* **The exercise**: Both the line containing "const vase = new THREE.Group();" and the line containing "points = [vertex.co" belong in the answer, along with every line between them; print exactly those.

* **Data provided**:
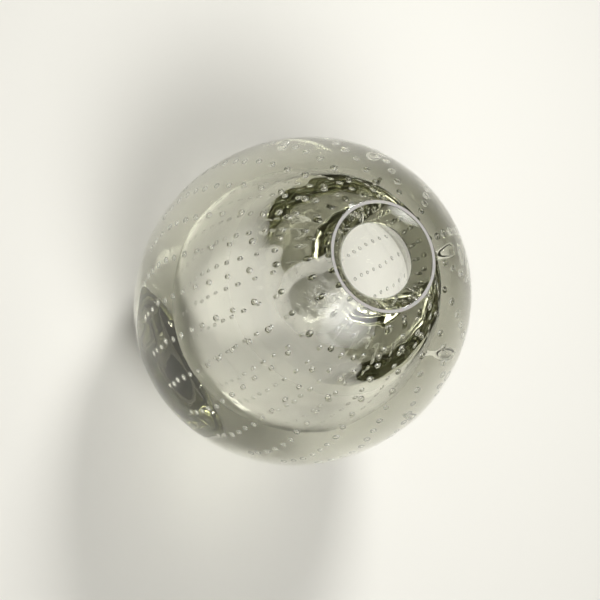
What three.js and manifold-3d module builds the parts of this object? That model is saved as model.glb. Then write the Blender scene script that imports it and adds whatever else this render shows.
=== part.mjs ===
// Glass bud vase: a heavy ball of cased glass with a lattice of trapped air bubbles.
//
// The vase is hot glass work in two gathers. The first gather is blown into a spiked mould, which
// leaves rows of pits running from the base to the neck. The second gather is laid over it, closes
// every pit into an air bubble and makes the thick outer ball. Both are then cut off together at
// the rim, the mouth is opened into a funnel, and the outer ball is ground flat to stand on.
//
// Millimetres, +Z up the axis of the vase, origin at the middle of the ground foot.

import * as THREE from 'three';
import { mergeGeometries, mergeVertices } from 'three/addons/utils/BufferGeometryUtils.js';
import Module from 'manifold-3d';

const wasm = await Module();
wasm.setup();

// ---- Driving dimensions ----------------------------------------------------------------------

// Outer ball: an upright ellipsoid, cut flat at the foot and at the rim.
const BALL_RADIUS = 50;
const BALL_HALF_HEIGHT = 61.4;
const FOOT_RADIUS = 23.5;
const RIM_RADIUS = 16.4;

// Mouth: a narrow flat land, then a slightly bulging funnel down to the throat.
const RIM_LAND = 1;
const THROAT_RADIUS = 11;
const THROAT_DEPTH = 4.6;
const FUNNEL_BULGE = 0.5;

// Cavity and first gather are round-bottomed bags. Floor and widest place are heights from the
// ball's centre; the lean and the drop place the handle that shapes the curve into the neck, and
// the barrel is how far the sides stay upright above the widest place.
const CAVITY = { floor: -27, radius: 25, widest: -1, lean: 2.7, drop: 8, barrel: 0.7 };
const GATHER = { floor: -35, radius: 31, widest: -2, lean: 2.7, drop: 11, barrel: 0.5 };
const GATHER_NECK_RADIUS = 13.8;

// Gap between the two gathers, which touch on the real vase.
const CASING_GAP = 0.3;

// Bubble lattice: upright rows round the gather. Along a row the pitch is widest at the shoulder,
// where the glass was drawn out, and shrinks from ring to ring down to the base.
const BUBBLE_ROWS = 21;
const BUBBLE_RINGS = 14;
const FIRST_ROW_AZIMUTH = -120;
const FIRST_RING_DEPTH = 3.6;
const NECK_PITCH = 8;
const SHOULDER_PITCH = 10.4;
const PITCH_SHRINK = 0.875;
const LEAST_PITCH = 4.4;

// Pits that the spikes of the mould leave, longer where the neck was drawn out. Their width shrinks
// down the gather, to BASE_PIT_SHARE of it in the lowest ring.
const PIT_RADIUS = 1.05;
const BASE_PIT_SHARE = 0.62;
const PIT_DEPTH = 1.5;
const PIT_SIDES = 6;
const NECK_PIT_STRETCH = 1.7;
const STRETCHED_RINGS = 3;

// Facets of the turned surfaces.
const GATHER_SEGMENTS = 2 * BUBBLE_ROWS;
const CASING_SEGMENTS = 3 * BUBBLE_ROWS;
const GATHER_BANDS = 30;
const CAVITY_BANDS = 24;
const BALL_BANDS = 26;
const FUNNEL_BANDS = 4;

// How far a cutting tool stands proud of the surface that it cuts.
const PROUD = 1;

// ---- Heights that follow from them -----------------------------------------------------------

const ballDrop = (radius) => BALL_HALF_HEIGHT * Math.sqrt(1 - (radius / BALL_RADIUS) ** 2);
const CENTRE_Z = ballDrop(FOOT_RADIUS);
const RIM_Z = CENTRE_Z + ballDrop(RIM_RADIUS);
const THROAT_Z = RIM_Z - THROAT_DEPTH;

// ---- Profiles: half outlines in the plane x = radius, y = height ------------------------------

// How far a curve's handle reaches towards the corner it rounds off, as on a quarter circle.
const ROUND = 0.5523;

/** A round-bottomed bag: from the axis at its floor, out to its widest place, in to its neck. */
function bagCurve(bag, neckRadius, neckZ, grow = 0) {
  const floor = CENTRE_Z + bag.floor - grow;
  const widest = CENTRE_Z + bag.widest;
  const radius = bag.radius + grow;
  const neck = neckRadius + grow;
  const curve = new THREE.CurvePath();
  curve.add(new THREE.CubicBezierCurve(
    new THREE.Vector2(0, floor),
    new THREE.Vector2(radius * ROUND, floor),
    new THREE.Vector2(radius, THREE.MathUtils.lerp(widest, floor, ROUND)),
    new THREE.Vector2(radius, widest),
  ));
  curve.add(new THREE.CubicBezierCurve(
    new THREE.Vector2(radius, widest),
    new THREE.Vector2(radius, THREE.MathUtils.lerp(widest, neckZ, bag.barrel)),
    new THREE.Vector2(neck + bag.lean, neckZ - bag.drop),
    new THREE.Vector2(neck, neckZ),
  ));
  return curve;
}

const gatherCurve = bagCurve(GATHER, GATHER_NECK_RADIUS, RIM_Z);
const pocketCurve = bagCurve(GATHER, GATHER_NECK_RADIUS, RIM_Z, CASING_GAP);
const cavityCurve = bagCurve(CAVITY, THROAT_RADIUS, THROAT_Z);

/** The funnel of the mouth, from the throat up to the inner edge of the rim's land. */
function funnelCurve() {
  const throat = new THREE.Vector2(THROAT_RADIUS, THROAT_Z);
  const land = new THREE.Vector2(RIM_RADIUS - RIM_LAND, RIM_Z);
  const slope = land.clone().sub(throat).normalize();
  const handle = throat.clone().add(land).multiplyScalar(0.5);
  handle.x -= 2 * FUNNEL_BULGE * slope.y;
  handle.y += 2 * FUNNEL_BULGE * slope.x;
  return new THREE.QuadraticBezierCurve(throat, handle, land);
}

/** The ball's outline between the ground foot and the rim. */
function ballOutline() {
  const start = Math.asin(-CENTRE_Z / BALL_HALF_HEIGHT);
  const end = Math.asin((RIM_Z - CENTRE_Z) / BALL_HALF_HEIGHT);
  const points = [];
  for (let i = 0; i <= BALL_BANDS; i += 1) {
    const angle = THREE.MathUtils.lerp(start, end, i / BALL_BANDS);
    points.push(new THREE.Vector2(
      BALL_RADIUS * Math.cos(angle),
      CENTRE_Z + BALL_HALF_HEIGHT * Math.sin(angle),
    ));
  }
  return points;
}

// ---- Solids -----------------------------------------------------------------------------------

/** A closed geometry as a manifold solid, welded on position alone. */
function toSolid(geometry) {
  const bare = geometry.clone();
  bare.deleteAttribute('normal');
  bare.deleteAttribute('uv');
  const welded = mergeVertices(bare, 1e-4);
  const index = welded.index.array;
  const triVerts = [];
  for (let i = 0; i < index.length; i += 3) {
    const [a, b, c] = index.slice(i, i + 3);
    if (a !== b && b !== c && c !== a) triVerts.push(a, b, c);
  }
  return new wasm.Manifold(new wasm.Mesh({
    numProp: 3,
    vertProperties: new Float32Array(welded.attributes.position.array),
    triVerts: new Uint32Array(triVerts),
  }));
}

/** A manifold solid back as a geometry. */
function toGeometry(solid) {
  const mesh = solid.getMesh();
  const geometry = new THREE.BufferGeometry();
  geometry.setAttribute('position', new THREE.BufferAttribute(mesh.vertProperties, 3));
  geometry.setIndex(new THREE.BufferAttribute(mesh.triVerts, 1));
  geometry.computeVertexNormals();
  return geometry;
}

/** A half outline that starts on the axis, closed level across its top and turned about Z. */
function turned(points, segments) {
  const top = new THREE.Vector2(0, points[points.length - 1].y);
  return toSolid(new THREE.LatheGeometry([...points, top], segments).rotateX(Math.PI / 2));
}

/** The same outline carried straight up past the rim, for a tool that cuts through it. */
function throughRim(points) {
  const last = points[points.length - 1];
  return [...points, new THREE.Vector2(last.x, RIM_Z + PROUD)];
}

/** The air inside the vase, from the cavity's floor out through the mouth. */
function hollow() {
  const cavity = cavityCurve.getSpacedPoints(CAVITY_BANDS);
  const funnel = funnelCurve().getPoints(FUNNEL_BANDS).slice(1);
  return turned(throughRim([...cavity, ...funnel]), GATHER_SEGMENTS);
}

/** One spike of the mould, its axis along +Y, its tip PIT_DEPTH below the origin. */
function spike(share, stretch) {
  const height = PIT_DEPTH + PROUD;
  const radius = PIT_RADIUS * share * height / PIT_DEPTH;
  return new THREE.ConeGeometry(radius, height, PIT_SIDES)
    .rotateX(Math.PI)
    .translate(0, PROUD - height / 2, 0)
    .scale(1, 1, stretch);
}

/** How far down the gather's skin from the rim each ring of bubbles lies. */
function ringDepths() {
  const depths = [FIRST_RING_DEPTH, FIRST_RING_DEPTH + NECK_PITCH];
  let pitch = SHOULDER_PITCH;
  while (depths.length < BUBBLE_RINGS) {
    depths.push(depths[depths.length - 1] + pitch);
    pitch = Math.max(LEAST_PITCH, pitch * PITCH_SHRINK);
  }
  return depths;
}

/** All the spikes of the mould, each square to the gather's skin, in rows from base to neck. */
function spikes() {
  const tools = [];
  const length = gatherCurve.getLength();
  const depths = ringDepths();
  depths.forEach((depth, ring) => {
    const along = 1 - depth / length;
    const skin = gatherCurve.getPointAt(along);
    const slope = gatherCurve.getTangentAt(along).angle();
    const nearNeck = Math.max(0, 1 - ring / STRETCHED_RINGS);
    const share = THREE.MathUtils.lerp(1, BASE_PIT_SHARE, depth / depths[depths.length - 1]);
    const tool = spike(share, 1 + (NECK_PIT_STRETCH - 1) * nearNeck);
    for (let row = 0; row < BUBBLE_ROWS; row += 1) {
      const azimuth = THREE.MathUtils.degToRad(FIRST_ROW_AZIMUTH) + row * 2 * Math.PI / BUBBLE_ROWS;
      const place = new THREE.Matrix4()
        .makeRotationZ(azimuth)
        .multiply(new THREE.Matrix4().makeTranslation(skin.x, 0, skin.y))
        .multiply(new THREE.Matrix4().makeRotationY(Math.PI / 2 - slope))
        .multiply(new THREE.Matrix4().makeRotationZ(-Math.PI / 2));
      tools.push(tool.clone().applyMatrix4(place));
    }
  });
  return toSolid(mergeGeometries(tools));
}

/** First gather: a thick bag round the cavity, pitted outside, open at the mouth. */
function innerGather() {
  const bag = turned(gatherCurve.getSpacedPoints(GATHER_BANDS), GATHER_SEGMENTS);
  return toGeometry(bag.subtract(hollow()).subtract(spikes()));
}

/** Second gather: the outer ball, ground flat below, with the pocket that the first one fills. */
function outerCasing() {
  const ball = turned([new THREE.Vector2(0, 0), ...ballOutline()], CASING_SEGMENTS);
  const pocket = turned(throughRim(pocketCurve.getSpacedPoints(GATHER_BANDS)), CASING_SEGMENTS);
  return toGeometry(ball.subtract(pocket).subtract(hollow()));
}

// ---- Assembly ---------------------------------------------------------------------------------

/** Smoky olive glass. */
function glass() {
  return new THREE.MeshStandardMaterial({
    color: new THREE.Color(0.62, 0.63, 0.52),
    roughness: 0.02,
    metalness: 0,
    transparent: true,
    opacity: 0.35,
  });
}

function part(name, geometry) {
  const mesh = new THREE.Mesh(geometry, glass());
  mesh.name = name;
  return mesh;
}

const vase = new THREE.Group();
vase.add(part('outer_casing', outerCasing()));
vase.add(part('inner_gather', innerGather()));

export default vase;
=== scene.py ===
"""Glass bud vase: a heavy ball of cased smoky glass with rows of trapped air bubbles.

Lengths are in metres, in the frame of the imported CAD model: +Z up the vase's axis, origin in the
middle of its ground foot. The two gathers are melted together, so one closed piece of glass stands
for both, and the bubbles are closed voids inside it.
"""

import math
import random

import bpy
from mathutils import Matrix, Vector, noise


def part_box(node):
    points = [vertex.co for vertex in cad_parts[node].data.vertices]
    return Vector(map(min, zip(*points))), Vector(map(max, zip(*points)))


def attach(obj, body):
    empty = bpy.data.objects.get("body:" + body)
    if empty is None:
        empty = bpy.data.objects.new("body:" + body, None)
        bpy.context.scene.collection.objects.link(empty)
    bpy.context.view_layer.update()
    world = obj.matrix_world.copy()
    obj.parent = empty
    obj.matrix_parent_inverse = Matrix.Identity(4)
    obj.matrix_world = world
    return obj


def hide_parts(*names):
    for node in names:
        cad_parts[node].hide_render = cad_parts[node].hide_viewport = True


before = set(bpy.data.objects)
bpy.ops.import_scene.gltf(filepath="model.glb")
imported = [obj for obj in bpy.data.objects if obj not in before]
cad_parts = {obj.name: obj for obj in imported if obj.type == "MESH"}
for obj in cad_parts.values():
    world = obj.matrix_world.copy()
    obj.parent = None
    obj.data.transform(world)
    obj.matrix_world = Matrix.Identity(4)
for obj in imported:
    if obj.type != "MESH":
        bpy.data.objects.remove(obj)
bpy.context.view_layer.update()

MM = 0.001

# ---- Sizes read from the CAD model ---------------------------------------------------------------

casing_low, casing_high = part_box("outer_casing")
gather_low, gather_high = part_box("inner_gather")
BALL_RADIUS = max(casing_high[0], casing_high[1], -casing_low[0], -casing_low[1])
GATHER_RADIUS = max(gather_high[0], gather_high[1], -gather_low[0], -gather_low[1])
RIM_Z = casing_high[2]
GATHER_FLOOR = gather_low[2]

# ---- Sizes of the design ---------------------------------------------------------------------------

BALL_HALF_HEIGHT = 61.4 * MM
RIM_RADIUS = 16.4 * MM
RIM_LAND = 1.0 * MM
FOOT_ROUND = 2.5 * MM
THROAT_RADIUS = 11.0 * MM
THROAT_DEPTH = 4.6 * MM
FUNNEL_BULGE = 0.5 * MM
GATHER_NECK_RADIUS = 13.8 * MM

BALL_CENTRE = RIM_Z - BALL_HALF_HEIGHT * math.sqrt(1 - (RIM_RADIUS / BALL_RADIUS) ** 2)
FOOT_RADIUS = BALL_RADIUS * math.sqrt(1 - (BALL_CENTRE / BALL_HALF_HEIGHT) ** 2)
THROAT_Z = RIM_Z - THROAT_DEPTH

# Round-bottomed bags: the cavity, and the skin of the first gather, which holds the bubbles.
CAVITY = dict(floor=BALL_CENTRE - 27 * MM, radius=25 * MM, widest=BALL_CENTRE - 1 * MM, barrel=0.7,
              neck_radius=THROAT_RADIUS, neck_z=THROAT_Z, lean=2.7 * MM, drop=8 * MM)
GATHER = dict(floor=GATHER_FLOOR, radius=GATHER_RADIUS, widest=BALL_CENTRE - 2 * MM, barrel=0.5,
              neck_radius=GATHER_NECK_RADIUS, neck_z=RIM_Z, lean=2.7 * MM, drop=11 * MM)

# Bubble lattice, with ring depths measured down the gather's skin from the rim. The bubbles shrink
# down the gather, to BASE_BUBBLE_SHARE of their size in the lowest ring.
BUBBLE_ROWS = 21
BUBBLE_RINGS = 14
FIRST_ROW_AZIMUTH = math.radians(-120)
FIRST_RING_DEPTH = 3.6 * MM
NECK_PITCH = 8 * MM
SHOULDER_PITCH = 10.4 * MM
PITCH_SHRINK = 0.875
LEAST_PITCH = 4.4 * MM
BUBBLE_RADIUS = 1.05 * MM
BASE_BUBBLE_SHARE = 0.62

# How far the bubbles are drawn out at the rim, and how far down the gather's skin that fades out.
NECK_STRETCH = 1.5
STRETCH_FADE = 26 * MM

# How unevenly the bubbles came out: their usual stray along a row and across it, and their sizes.
STRAY_ALONG = 0.18 * MM
STRAY_ACROSS = 0.16 * MM
LEAST_SIZE = 0.88
MOST_SIZE = 1.1

# The ground skin of the rim: half its thickness, then half its width and how much that varies, both
# as shares of the land.
RIM_SKIN = 0.06 * MM
RIM_HALF_WIDTH = 0.46
RIM_WIDTH_CHANGE = 0.10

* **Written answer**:
const vase = new THREE.Group();
vase.add(part('outer_casing', outerCasing()));
vase.add(part('inner_gather', innerGather()));

export default vase;
=== scene.py ===
"""Glass bud vase: a heavy ball of cased smoky glass with rows of trapped air bubbles.

Lengths are in metres, in the frame of the imported CAD model: +Z up the vase's axis, origin in the
middle of its ground foot. The two gathers are melted together, so one closed piece of glass stands
for both, and the bubbles are closed voids inside it.
"""

import math
import random

import bpy
from mathutils import Matrix, Vector, noise


def part_box(node):
    points = [vertex.co for vertex in cad_parts[node].data.vertices]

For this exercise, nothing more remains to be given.